Missing their first daughter’s birth was what finally, truly turned him around, he recalls now.

“Those six months in jail were harder than the three years in prison when I was just a young knucklehead,” he said.

THE CLIMB BACK

With the felony conviction popping up on every background check a prospective employer would run on him, it was impossible to land anything more than temp work. So he swallowed his pride and temped, but didn’t lose the ambition to build toward something better.

The break came through another technicality. Background checks showed a felony conviction for “Trent Griffin-Braaf” … so he dropped the hyphen on job applications. No one found “Griffin” to be an odd middle name, apparently. And no “Trent Braaf” had a felony conviction, apparently.

He got his first permanent job as a part-time houseman, the hospitality industry’s go-to guy for whatever needs to be done, at an East Greenbush hotel, then a full-time job in the same role at an Albany hotel.

“It was the first job that I’d seen a career path in,” Griffin-Braaf recalls. Filling in at the front desk was a form of on-the-job training, and one evening he found himself the only person with any authority in the building.

“I realized I was running the hotel and I said, ‘I could do this,’” he said.

Subsequent jobs gave him titles and experience he needed, and a few frustrations here and there on missed promotions. But he singles out the Belvedere Inn in Rotterdam as a work experience and a learning experience above all the others. The Mallozzi family, owners of the Belvedere, served as mentors for him and in return he did all he could for their hotel, he said.

“Now that I’ve reached this goal I have to live up to it,” he remembers thinking upon becoming general manager.

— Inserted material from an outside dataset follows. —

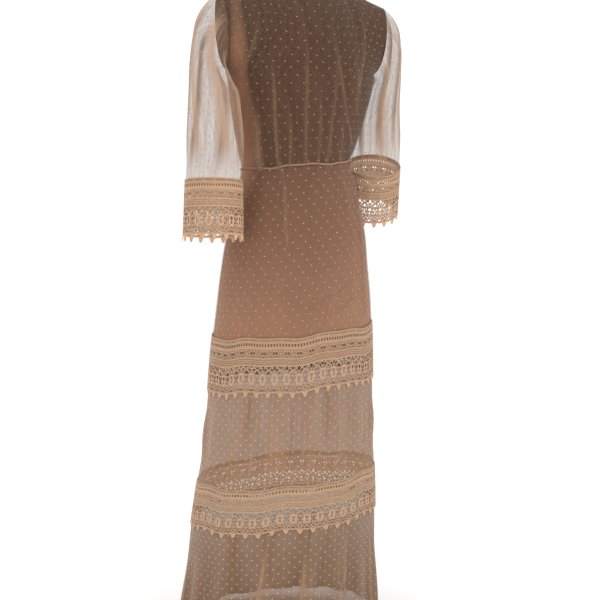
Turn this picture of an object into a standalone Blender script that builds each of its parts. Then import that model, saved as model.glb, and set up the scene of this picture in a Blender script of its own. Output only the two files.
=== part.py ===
"""Lace dress: dotted net over a blush slip lining, with guipure lace bands and cuffs.

Metres, +Z up. The dress keeps its worn form. The front faces -Y and the wearer's left is +X.
The origin is where the dress hangs from the shoulders, level with the sides of the neck.
Heights in the tables are measured from the waist seam, up being positive.
"""

import math
from collections import namedtuple

import bmesh
import bpy
from mathutils import Vector

# Cloth
NET_WALL = 0.0012
LINING_WALL = 0.0012
LACE_WALL = 0.0016
SEAM = 0.0003  # gap that parts two sewn pieces
LINING_SINK = NET_WALL + 0.0013  # from the net's outer face to the lining's outer face
LACE_PROUD = 0.0022  # from the net's outer face to the lace's outer face
LACE_LAP = 0.012  # how far net reaches behind the edge of the lace

# Lengths
WAIST = -0.425  # the waist seam, below the origin
HEM = -1.078
LINING_HEM = -0.443
UNDERARM = 0.215
SHOULDER = 0.378
NECK_SIDE = 0.425

# Bodice above the underarm
SHOULDER_HALF = 0.200
SHOULDER_SHARE = 0.25  # of a panel's columns, on each side of the neck
NECK_HALF = 0.085
NECK_CURVE = 1.3  # over 1, the neckline crosses the shoulder softly
NECK_TRIM = 0.08  # of a cell, cut off the lining's neck edge
UPPER_SHIFT = -0.013
BLADE_SWELL = 0.012  # extra roundness of the upper back and chest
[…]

(Bobby Mallozzi is equally complimentary toward Griffin-Braaf, calling him a team-builder who made marked improvements at the hotel. “We’re super proud of him,” he said of the former employee’s decision to leave and go into business for himself.)

The Belvedere also got Griffin-Braaf thinking about his own goals again.

“All the minor victories I had in life set me up for, ‘Why don’t you do this yourself, and do something for your family,’” he said.

Tech Valley Shuttle Service was born, and born with a foot in the door, thanks to its owner’s connections in the area hotel industry.

“Right from the jump, eight hotels said, ‘If you do it, we’ll use it,’” he recalled. He counts more than 20 such relationships now.

In a few weeks, he’ll officially cut the ribbon on the office he already occupies on downtown State Street.

Now 33 years old and married to the girlfriend who stood by him through it all, the dead-end decline and the years-long climb back up, he hopes to help others avoid the mistakes he made, including by speaking at the City Mission.

“If I can help somebody to avoid walking down the same path and making the same decision, I want to help them understand, time is of the essence, don’t squander your time doing nonsense.”

Trent and Lacey Griffin-Braaf have two daughters now, and live in Rotterdam.